The 2013 Ford Escape is the only compact SUV with a choice of three engines. It would be easier to recommend the excellent 240-horsepower 2.0-liter EcoBoost engine if the 178-horsepower 1.6-liter version weren’t more affordable, more efficient, just as smooth, and still plenty powerful for most. The base 2.5-liter engine is probably just fine – we haven’t driven the latest iteration – but we’d buy a different compact SUV before buying the base Escape S with which that engine is paired. All three engines are paired with a responsive 6-speed automatic transmission with manual shift control, driving either the front wheels (FWD) or all four (4WD). If you want 4WD you’ll have to choose one of the EcoBoost engines. And if you want the Escape’s full towing capacity of 3,500 pounds, you’re into the 2.0-liter EcoBoost engine (and the towing package eliminates the hands-free liftgate option).

2.5-liter 4-cylinder
168 horsepower @ 6,000 rpm
170 lb-ft of torque @ 4,500 rpm
EPA estimated city/highway mpg: 22/31

1.6-liter turbocharged 4-cylinder
178 horsepower @ 5,700 rpm
184 lb-ft of torque @ 2,500 rpm
EPA estimated city/highway mpg: 23/33 (FWD), 22/30 (AWD)

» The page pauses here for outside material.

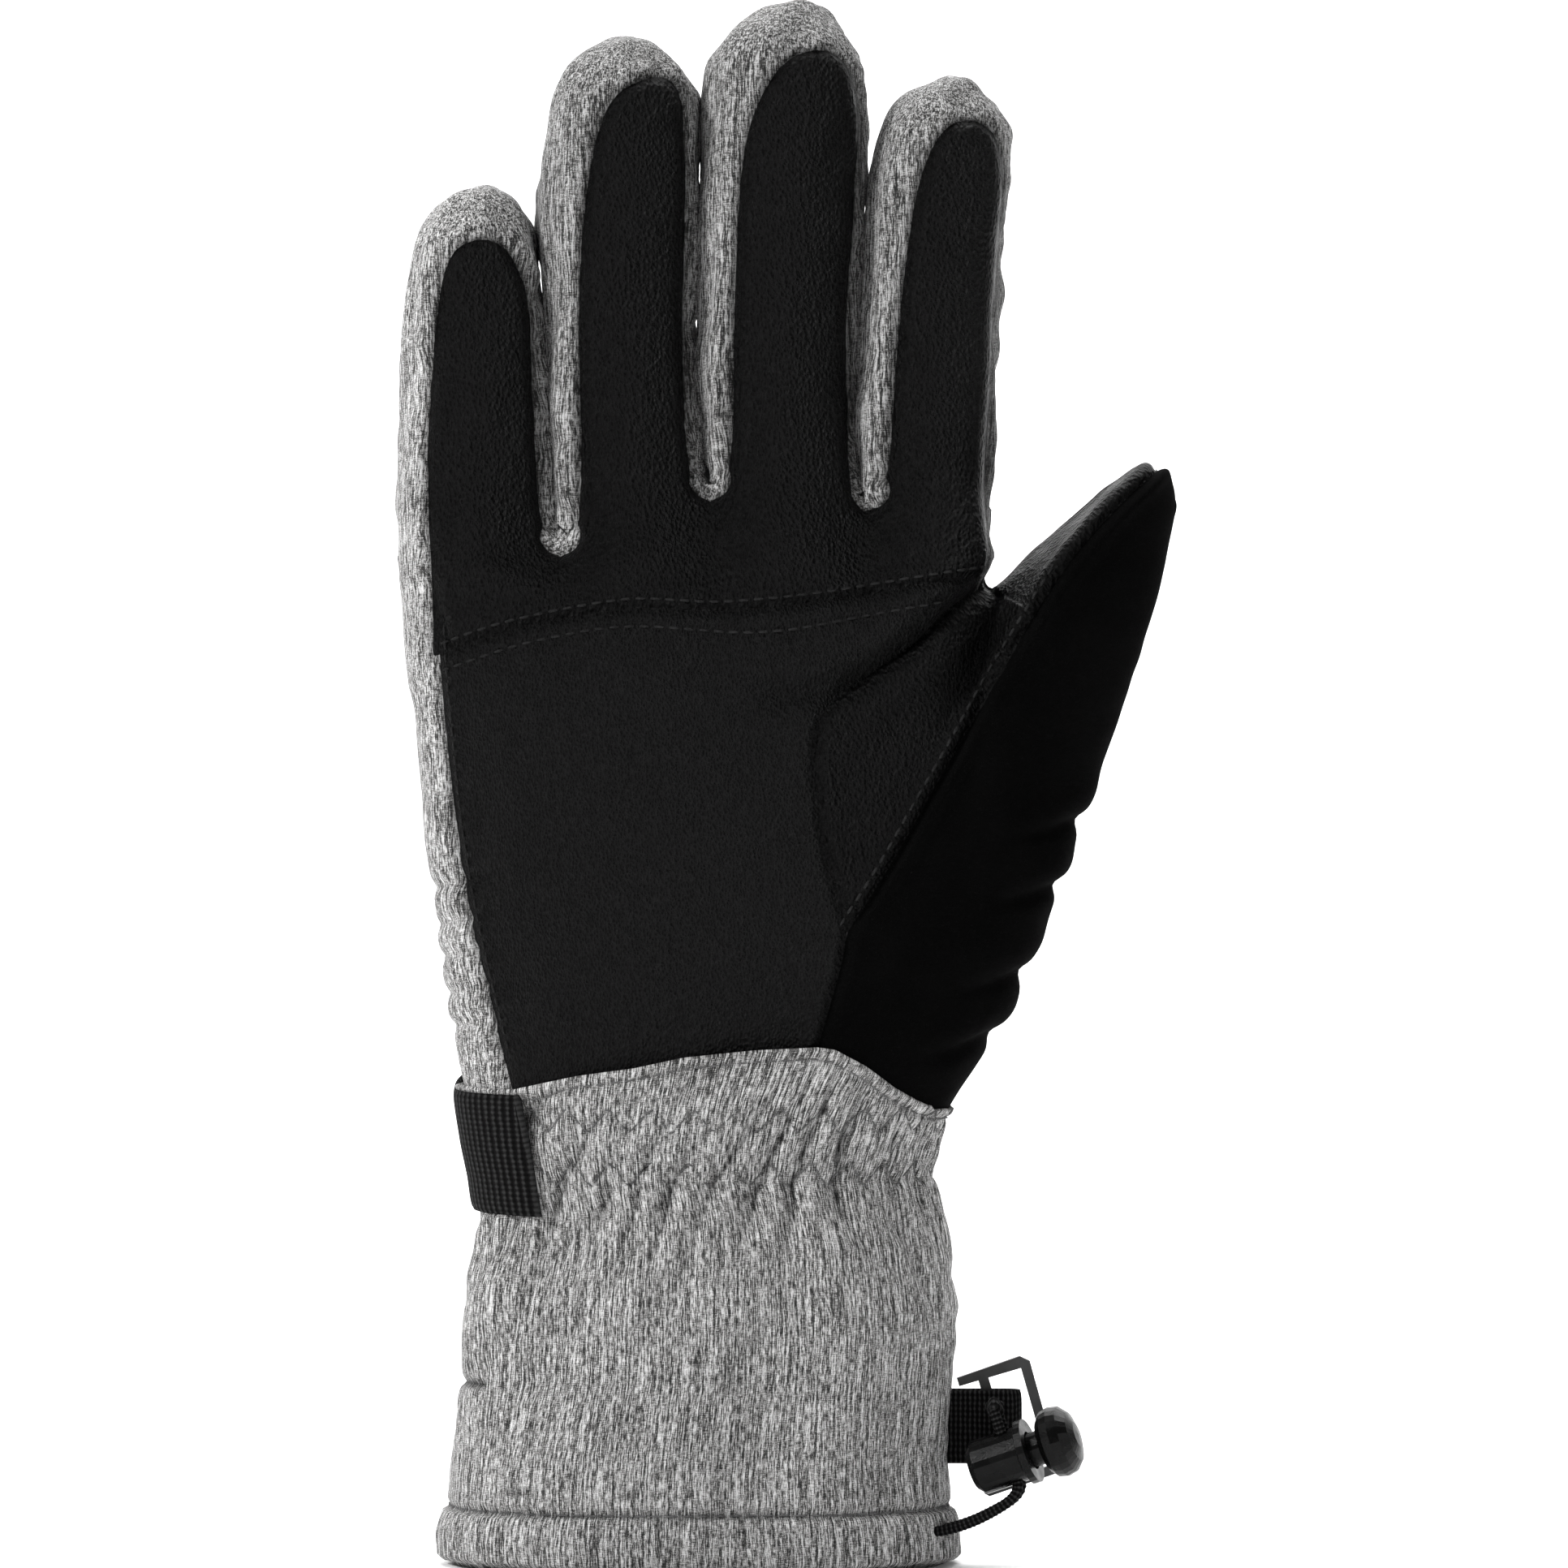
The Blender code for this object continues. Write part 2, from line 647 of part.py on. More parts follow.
strap_tab_joint = pivot("strap_tab_joint", Vector((STRAP_TAB_FROM, tab_y, 0.0860)), wrist)
for name, material, low, high in (
    ("wrist_strap", "webbing", -0.09, STRAP_TAB_FROM - GAP),
    ("strap_tab", "webbing", STRAP_TAB_FROM, 0.0200),
    ("strap_hook_patch", "lining", STRAP_TAB_FROM + 0.0040, 0.0160),
):
    patch = name == "strap_hook_patch"
    outer = STRAP_OFF + STRAP_THICK + (STRAP_THICK if name == "strap_tab" else 0)
    inner = outer - STRAP_THICK + (GAP if name == "strap_tab" else 0)
    rig = strap_tab_joint if name == "strap_tab" else wrist
    shift = WRIST - (Vector((STRAP_TAB_FROM, tab_y, 0.0860)) if name == "strap_tab" else WRIST)
    rings = [[point + shift for point in ring] for ring in hand_rings(-outer, 0.0500, 0.1300)]
    holes = [[point + shift for point in ring] for ring in hand_rings(-inner, 0.0400, 0.1400)]
    piece = add(name, loft(name, rings), rig, material)
    boolean(piece, add("cut_" + name + "_inside", loft("cut_" + name, holes), rig))
    boolean(piece, strap_band, "INTERSECT")
    side = add(
        "cut_" + name + "_ends",
        box("cut_" + name + "_ends", (low - WRIST.x, -0.06 if low < -0.05 else 0.0, -0.06), (high - WRIST.x, 0.06, 0.06)),
        wrist,
    )
    boolean(piece, side, "INTERSECT")
    if name == "wrist_strap":
        boolean(piece, strap_right)

# ---- fingers and thumb: two segments each, every one a leather face, a back with side walls and a liner


def tip_rings(rings_below, middle, half, front, back, base, top, sides, inset):
    """Closes a finger with a dome."""
    for angle in (30, 56, 78):
        c, s = math.cos(math.radians(angle)), math.sin(math.radians(angle))
        height = base + (top - inset - base) * s
        ring = section(
            height,
            middle - (half - inset) * c,
            middle + (half - inset) * c,
            (front + inset) * c,
            (back - inset) * c,
            sides,
        )
        rings_below.append(ring)
    return rings_below


def split_outlines(split, slope):
    """The region behind a finger's leather face and the region before its side walls."""
    near, far = split - slope * FAR, split + slope * FAR
    behind = ((-FAR, near), (FAR, far), (FAR, FAR), (-FAR, FAR))
    before = ((-FAR, -FAR), (FAR, -FAR), (FAR, far + GAP), (-FAR, near + GAP))
    return behind, before


def inner_outlines(split):
    """The same for the thumb, whose leather is its inner side."""
    behind = ((split, -FAR), (FAR, -FAR), (FAR, FAR), (split, FAR))
    before = ((-FAR, -FAR), (split + GAP, -FAR), (split + GAP, FAR), (-FAR, FAR))
    return behind, before


def segment(name, rig, rings_for, radius, outlines, face_material, back_material):
    """rings_for(inset, reach) gives the segment's rings; the cutters reach past its open ends."""
    behind, before = (
        add("cut_" + name + "_split", prism("cut_split", outline, "XY", -FAR, FAR), rig) for outline in outlines
    )
    foot = add("cut_" + name + "_foot", saddle("cut_foot", radius), rig)
    inside = add("cut_" + name + "_inside", loft("cut_inside", rings_for(SHELL_WALL, 0.01)), rig)
    hollow = add(
        "cut_" + name + "_hollow", loft("cut_hollow", rings_for(SHELL_WALL + GAP + LINER_WALL, 0.01)), rig
    )
    face = add(name + "_face", loft(name, rings_for(0, 0)), rig, face_material)
    back = add(name + "_back", loft(name, rings_for(0, 0)), rig, back_material)
    liner = add(name + "_liner", loft(name, rings_for(SHELL_WALL + GAP, 0)), rig, "lining")
    for piece, cuts in (
        (face, (behind, inside, foot)),
        (back, (before, inside, foot)),
        (liner, (hollow, foot)),
    ):
        for cutter in cuts:
            boolean(piece, cutter)


for finger, (root_x, tip_x, half, depth, under, knuckle, tip) in FINGERS.items():
    root_z = under + GAP + depth
    middle_z = root_z + knuckle
    lean = (tip_x - root_x) / (tip - under)
    root = pivot(finger + "_root_joint", Vector((root_x, 0, root_z)), wrist)
    middle_x = root_x + lean * knuckle
    middle = pivot(finger + "_middle_joint", Vector((middle_x, 0, middle_z)), root)
    stub = knuckle - depth - GAP

    def near_rings(inset, reach):
        made = []
        for height in (-depth - reach, stub + reach):
            at = lean * height
            made.append(
                section(height, at - half, at + half, -depth, depth, FINGER_SIDES, inset)
            )
        return made

    def far_rings(inset, reach):
        top = tip - middle_z
        base = top - 0.0150
        made = [
            section(height, lean * height - half, lean * height + half, -depth, depth, FINGER_SIDES, inset)
            for height in (-depth - reach, base)
        ]
        return tip_rings(made, lean * base, half, -depth, depth, base, top, FINGER_SIDES, inset)

    segment(finger + "_near", root, near_rings, depth, split_outlines(FACE_SPLIT, FACE_SLOPE), "leather", "heather")
    segment(finger + "_far", middle, far_rings, depth, split_outlines(FACE_SPLIT, FACE_SLOPE), "leather", "heather")

thumb_hinge = pivot(
    "thumb_joint", THUMB_ROOT + thumb_turn @ Vector((0, 0, THUMB_KNUCKLE)), thumb_root, thumb_turn
)
# Thumb sections up its own line, from each hinge: height, inner side, outer side, half depth.
THUMB_MIDDLE_DEPTH = 0.0143
THUMB_STUB = THUMB_KNUCKLE - THUMB_MIDDLE_DEPTH - GAP
THUMB_NEAR = (
    (-THUMB_DEPTH, THUMB_SIDE, 0.0172, THUMB_DEPTH),
    (0.0040, THUMB_SIDE, 0.0176, THUMB_DEPTH),
    (THUMB_STUB, -0.0168, 0.0160, THUMB_DEPTH - 0.0008),
)
THUMB_FAR = (
    (-THUMB_MIDDLE_DEPTH, -0.0168, 0.0170, THUMB_MIDDLE_DEPTH),
    (0.0010, -0.0156, 0.0160, THUMB_MIDDLE_DEPTH),
    (0.0120, -0.0122, 0.0126, 0.0134),
)
THUMB_RIDGE = -0.0052  # seam between the inner leather and the outer softshell


def thumb_rings(table, inset, below, above):
    """The sections of a table, carried straight on past its ends by these lengths."""
    rows = list(table)
    if below:
        rows.insert(0, (rows[0][0] - below, *rows[0][1:]))
    if above:
        rows.append((rows[-1][0] + above, *rows[-1][1:]))
    return [section(height, left, right, -deep, deep, FINGER_SIDES, inset) for height, left, right, deep in rows]


def thumb_near(inset, reach):
    return thumb_rings(THUMB_NEAR, inset, reach, reach)


def thumb_far(inset, reach):
    made = thumb_rings(THUMB_FAR, inset, reach, 0)
    return tip_rings(made, -0.0004, 0.0100, -0.0120, 0.0120, 0.0200, THUMB_TIP - THUMB_KNUCKLE, FINGER_SIDES, inset)


segment("thumb_near", thumb_root, thumb_near, THUMB_DEPTH, inner_outlines(THUMB_RIDGE), "leather", "softshell")
segment("thumb_far", thumb_hinge, thumb_far, THUMB_MIDDLE_DEPTH, inner_outlines(THUMB_RIDGE), "leather", "softshell")

for obj in glove.objects:
    if obj.type == "MESH":
        obj.data.shade_smooth()
bpy.context.view_layer.update()
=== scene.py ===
# Ski glove for the right hand: padded palm and fingers, gathered cuff, strap, drawcord and lock.
# Patterns are in millimetres and the scene in metres. Hem on the floor, fingers +Z, palm -Y, thumb +X.
import json
import math

import bpy
import numpy as np
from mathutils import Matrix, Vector
from mathutils.bvhtree import BVHTree


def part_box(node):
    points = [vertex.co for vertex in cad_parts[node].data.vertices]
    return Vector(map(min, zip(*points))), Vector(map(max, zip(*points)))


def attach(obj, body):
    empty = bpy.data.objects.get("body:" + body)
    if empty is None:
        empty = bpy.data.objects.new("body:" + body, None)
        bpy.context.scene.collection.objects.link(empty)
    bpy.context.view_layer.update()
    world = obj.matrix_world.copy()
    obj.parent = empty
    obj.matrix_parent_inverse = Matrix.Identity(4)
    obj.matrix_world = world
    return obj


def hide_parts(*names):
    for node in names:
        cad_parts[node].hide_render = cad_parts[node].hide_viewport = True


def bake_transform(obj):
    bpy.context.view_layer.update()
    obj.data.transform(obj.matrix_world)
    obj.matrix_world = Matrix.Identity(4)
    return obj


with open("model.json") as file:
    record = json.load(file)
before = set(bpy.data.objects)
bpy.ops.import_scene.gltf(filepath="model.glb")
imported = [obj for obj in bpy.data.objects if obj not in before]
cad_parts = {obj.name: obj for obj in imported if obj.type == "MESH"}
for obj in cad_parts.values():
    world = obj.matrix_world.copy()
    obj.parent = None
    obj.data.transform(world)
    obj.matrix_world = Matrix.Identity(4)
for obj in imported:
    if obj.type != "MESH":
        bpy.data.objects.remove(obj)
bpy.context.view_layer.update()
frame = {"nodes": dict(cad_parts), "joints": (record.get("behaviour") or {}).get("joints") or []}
mm = 0.001
joints = {j["name"]: j for j in frame["joints"]}
fingerNames = ["little", "ring", "middle", "index"]

# camera first
cameraSettings = {"lens": 200, "away": 1.653, "height": 0.1477}
cameraData = bpy.data.cameras.new("camera")
cameraData.lens = cameraSettings["lens"]
cameraData.sensor_width = 36
cameraData.clip_end = 20
camera = bpy.data.objects.new("camera", cameraData)
camera.location = (0, -cameraSettings["away"], cameraSettings["height"])
camera.rotation_euler = (math.radians(90), 0, 0)
bpy.context.scene.collection.objects.link(camera)
bpy.context.scene.camera = camera


# small helpers
def ease(t):
    t = np.clip(t, 0, 1)
    return t * t * (3 - 2 * t)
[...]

2.0-liter turbocharged 4-cylinder
240 @ 5,500 rpm
270 lb-ft @ 3,000 rpm
EPA estimated city/highway mpg: 22/30 (FWD), 21/28 (AWD)


Pricing Notes

The 2013 Ford Escape S starts at $23,295, but that’s with the least desirable of its three engine choices, black plastic exterior trim and covered steel wheels. Stepping up to the Escape SE remedies those shortcomings and adds things like Sync infotainment, but now you’re at $25,895 and two to three thousand higher than the better-outfitted Honda CR-V and Mazda CX-5 base models. At the other end of the price spectrum, a fully loaded Escape Titanium will top out at more than $37,000. While that’s almost $7,000 more than a loaded CR-V, it also includes a lot more power and technology. Looking down the road, we expect the new Escape to perform significantly better than its predecessor in the resale market. In other words, you’ll get more of your money back when it comes time to trade or sell.